Third, Ms. Conrad pulls out the standard diatribe about inhumane working conditions, deaths in the desert and families ripped apart by deportation. Guess what, that was their decision. If you want to complain about building a wall, don’t snivel about people dying in the desert.

Unless, of course, you are suggesting we rent air conditioned buses and bring every willing soul from Mexico to the U.S. I know, why doesn’t your group go to Mexico and support policy reform on the Mexican side of the border?

Raids and deportations are not the problem. People breaking the law is. The illegal immigrants do not do the work U.S. citizens won’t do. They do it at a price citizens can’t compete with. The working poor in this country are hurt by wages that don’t rise in areas of the country with significantly cheaper pools of labor.

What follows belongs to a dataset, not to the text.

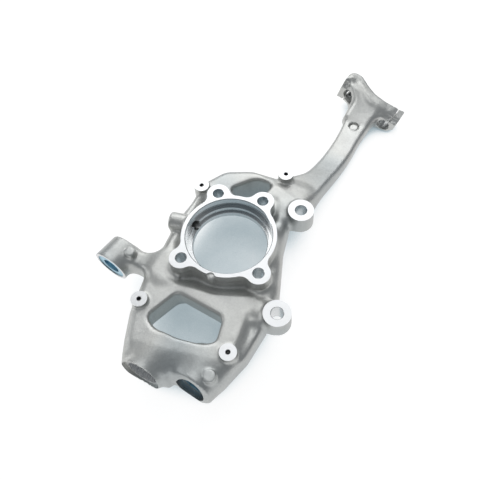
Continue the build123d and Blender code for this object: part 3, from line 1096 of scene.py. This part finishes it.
zincFinish = {
    "tones": [(0.35, (0.24, 0.45, 0.56)), (0.65, (0.38, 0.60, 0.72))],
    "cloud": 90.0,
    "roughness": 0.3,
    "metal": 0.85,
    "grain": 500.0,
    "grainHeight": 0.00002,
}


def cloudedMetal(name, finish):
    # Milled faces and blue zinc plate: two near tones in soft clouds, with a fine grain.
    material, tree, shader, place = newMaterial(name)
    tone = ramp(tree, noise(tree, place, finish["cloud"], 3.0), finish["tones"])
    grain = noise(tree, place, finish["grain"], 2.0)
    dress(tree, shader, finish, tone, finish["roughness"], [(grain, finish["grainHeight"])])
    return material


turnedFinish = {
    # tones: painted shade, the bored metal lighter at Y = 0 and darker towards +Y
    "tones": [(0.45, (0.66, 0.675, 0.68)), (0.80, (0.50, 0.54, 0.56))],
    "paintedShadeReach": 0.06,
    "roughness": (0.16, 0.32),
    "metal": 1.0,
    "squeeze": (0.02, 0.02, 1.0),
    "feed": 800.0,
    "ridge": 0.00004,
}


def turnedMetal():
    # Bored walls: tool rings that follow the height, over a metal with painted shade that darkens it towards
    # +Y, the neck's side, standing in for the dark reflection there.
    material, tree, shader, place = newMaterial("turnedBorePaintedShade")
    parts = tree.nodes.new("ShaderNodeSeparateXYZ")
    tree.links.new(place, parts.inputs[0])
    # painted shade: a share that grows with Object Y up to the reach and picks the darker tone towards the
    # neck's side
    across = span(tree, parts.outputs["Y"], 0.0, turnedFinish["paintedShadeReach"], 0.0, 1.0)
    squeeze = tree.nodes.new("ShaderNodeMapping")
    squeeze.inputs["Scale"].default_value = turnedFinish["squeeze"]
    tree.links.new(place, squeeze.inputs["Vector"])
    rings = noise(tree, squeeze.outputs["Vector"], turnedFinish["feed"], 3.0, 0.7)
    roughness = span(tree, rings, 0.3, 0.7, *turnedFinish["roughness"])
    tone = ramp(tree, across, turnedFinish["tones"])
    dress(tree, shader, turnedFinish, tone, roughness, [(rings, turnedFinish["ridge"])])
    return material


drilledFinish = {
    "colour": (0.46, 0.47, 0.47, 1.0),
    "roughness": (0.26, 0.42),
    "metal": 1.0,
    "scratch": 500.0,
    "depth": 0.00004,
}


def drilledMetal():
    # Drilled walls: a darker metal, slightly scratched all ways.
    material, tree, shader, place = newMaterial("drilledHole")
    scratches = noise(tree, place, drilledFinish["scratch"], 3.0, 0.6)
    roughness = span(tree, scratches, 0.3, 0.7, *drilledFinish["roughness"])
    layers = [(scratches, drilledFinish["depth"])]
    dress(tree, shader, drilledFinish, drilledFinish["colour"], roughness, layers)
    return material


# The knuckle itself

print("casting")
castMaterial = castMetal()
machinedMaterial = cloudedMetal("machinedFace", machinedFinish)
turnedMaterial = turnedMetal()
drilledMaterial = drilledMetal()
points, quads = castFieldMesh()
knuckle = newMesh("knuckle_casting", points, quads)
if signedVolume(knuckle.data) < 0:
    knuckle.data.flip_normals()
knuckle.data.materials.append(castMaterial)
machine(knuckle, allCutters(castMaterial, machinedMaterial, turnedMaterial, drilledMaterial))
knuckle.data.shade_smooth()
knuckle.data.set_sharp_from_angle(angle=math.radians(skin["sharpAngle"]))
knuckle.data.calc_loop_triangles()
print("machined", len(knuckle.data.loop_triangles), "triangles")
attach(knuckle, "root")
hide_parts("knuckle_body")

zincMaterial = cloudedMetal("bluePlate", zincFinish)
for name in ("tie_rod_sleeve", "lower_link_sleeve"):
    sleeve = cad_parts[name]
    sleeve.data.materials.clear()
    sleeve.data.materials.append(zincMaterial)
print("sleeves plated")


# The stage: a pale floor under the part with a painted shadow, soft light from above, and the camera

stage = {
    "floorSize": 6.0,
    "floorGap": 0.0002,
    "floorDiffuse": 0.25,
    "shadeReach": 0.16,
    "shadeSamples": 16,
    # shade: the colours of the floor's painted shadow, from closed in to open sky
    "shade": [(0.08, (0.23, 0.29, 0.32)), (0.30, (0.34, 0.415, 0.45)), (0.42, (0.70, 0.75, 0.77)),
              (0.54, (0.90, 0.90, 0.90))],
    "world": (0.80, 0.84, 0.88),
    "worldStrength": 0.32,
    "lights": {
        "softTop": ((-0.30, 1.50, 1.25), (2.4, 1.6), 22.0),
        "frontFill": ((0.1, -1.6, 0.3), (1.8, 0.3), 2.5),
        "lowTop": ((-0.10, 0.22, 1.4), (0.8, 0.6), 2.2),
        "leftStrip": ((-1.5, -0.1, 0.55), (0.5, 1.2), 3.0),
    },
    "aim": (0.0, 0.08, -0.04),
}


def makeFloor():
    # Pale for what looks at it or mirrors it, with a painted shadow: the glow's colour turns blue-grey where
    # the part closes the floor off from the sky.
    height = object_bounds()[0].z - stage["floorGap"]
    half = stage["floorSize"] / 2
    mesh = bpy.data.meshes.new("floor")
    spots = [(-half, -half, height), (half, -half, height), (half, half, height), (-half, half, height)]
    mesh.from_pydata(spots, [], [(0, 1, 2, 3)])
    floor = bpy.data.objects.new("floor", mesh)
    bpy.context.scene.collection.objects.link(floor)
    material = bpy.data.materials.new("paleFloor")
    material.use_nodes = True
    tree = material.node_tree
    tree.nodes.clear()
    output = tree.nodes.new("ShaderNodeOutputMaterial")
    diffuse = tree.nodes.new("ShaderNodeBsdfDiffuse")
    diffuse.inputs["Color"].default_value = (*[stage["floorDiffuse"]] * 3, 1)
    paintedShadowMask = tree.nodes.new("ShaderNodeAmbientOcclusion")
    paintedShadowMask.samples = stage["shadeSamples"]
    paintedShadowMask.inputs["Distance"].default_value = stage["shadeReach"]
    glow = tree.nodes.new("ShaderNodeEmission")
    # painted shadow: the glow's colour follows how open the floor is to the sky
    tree.links.new(ramp(tree, paintedShadowMask.outputs["AO"], stage["shade"]), glow.inputs["Color"])
    seen = tree.nodes.new("ShaderNodeLightPath").outputs
    share = seen["Is Camera Ray"]
    for ray in ("Is Glossy Ray", "Is Transmission Ray"):
        either = tree.nodes.new("ShaderNodeMath")
        either.operation = "MAXIMUM"
        tree.links.new(share, either.inputs[0])
        tree.links.new(seen[ray], either.inputs[1])
        share = either.outputs[0]
    tree.links.new(share, glow.inputs["Strength"])
    total = tree.nodes.new("ShaderNodeAddShader")
    tree.links.new(diffuse.outputs[0], total.inputs[0])
    tree.links.new(glow.outputs[0], total.inputs[1])
    tree.links.new(total.outputs[0], output.inputs["Surface"])
    mesh.materials.append(material)


def makeLights():
    # Each light has a place, a size and a power, and looks at the aim.
    for name, (place, size, power) in stage["lights"].items():
        data = bpy.data.lights.new(name, "AREA")
        data.shape = "RECTANGLE"
        data.size, data.size_y = size
        data.energy = power
        light = bpy.data.objects.new(name, data)
        light.location = place
        light.rotation_mode = "QUATERNION"
        light.rotation_quaternion = (Vector(stage["aim"]) - Vector(place)).to_track_quat("-Z", "Y")
        bpy.context.scene.collection.objects.link(light)
    world = bpy.data.worlds.new("studio")
    world.use_nodes = True
    back = world.node_tree.nodes["Background"]
    back.inputs["Color"].default_value = (*stage["world"], 1)
    back.inputs["Strength"].default_value = stage["worldStrength"]
    bpy.context.scene.world = world


camera = {
    "place": (113.99, -288.92, 487.89),
    "right": (0.96748224, 0.24747828, -0.05227446),
    "down": (0.18467768, -0.83235394, -0.5225716),
    "forward": (-0.17283597, 0.49592481, -0.85099137),
    "lens": 36.866,
    "sensor": 36.0,
    "clip": (0.01, 20.0),
}


def makeCamera():
    data = bpy.data.cameras.new("camera")
    data.lens = camera["lens"]
    data.sensor_width = camera["sensor"]
    data.clip_start, data.clip_end = camera["clip"]
    eye = bpy.data.objects.new("camera", data)
    up, back = -Vector(camera["down"]), -Vector(camera["forward"])
    turn = Matrix((camera["right"], up, back)).transposed()
    eye.rotation_mode = "QUATERNION"
    eye.rotation_quaternion = turn.to_quaternion()
    eye.location = Vector(camera["place"]) * metre
    bpy.context.scene.collection.objects.link(eye)
    bpy.context.scene.camera = eye


makeFloor()
makeLights()
makeCamera()
bpy.context.scene.view_settings.view_transform = "Standard"
print("stage set")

The immigration laws that exist now need to be enforced on the border, as well as on the employers. Why do people such as Ms. Conrad who shout from the rooftops about equity openly support giving illegal immigrants a cut in the immigration line. We have people that have been enduring the long pathway to citizenship for years. Should they be disenfranchised because they followed the rules? How is that fair or the American Way?

Finally, Ms Conrad writes, “It is time for Christians to speak out for those weak and oppressed.” Perhaps as a representative for the Social Justice and Peace‑making Committee of the Presbyterian Church she can influence them to become active in some of the following ways.

Start a fund raising campaign to support the Christians being killed in Darfur by an Islamic government. Boycott all products imported from child sweat‑shops in China. Actively protest against religions supporting sexual mutilation and denial of education to women. On a more local level, support Habitat for Humanity for the poor folks who have been here for generations. Poverty didn’t start here last week and it didn’t get imported from Mexico.

Or perhaps in the final analysis, your organization is simply more interested in helping law breakers than it is helping the law abiding poor.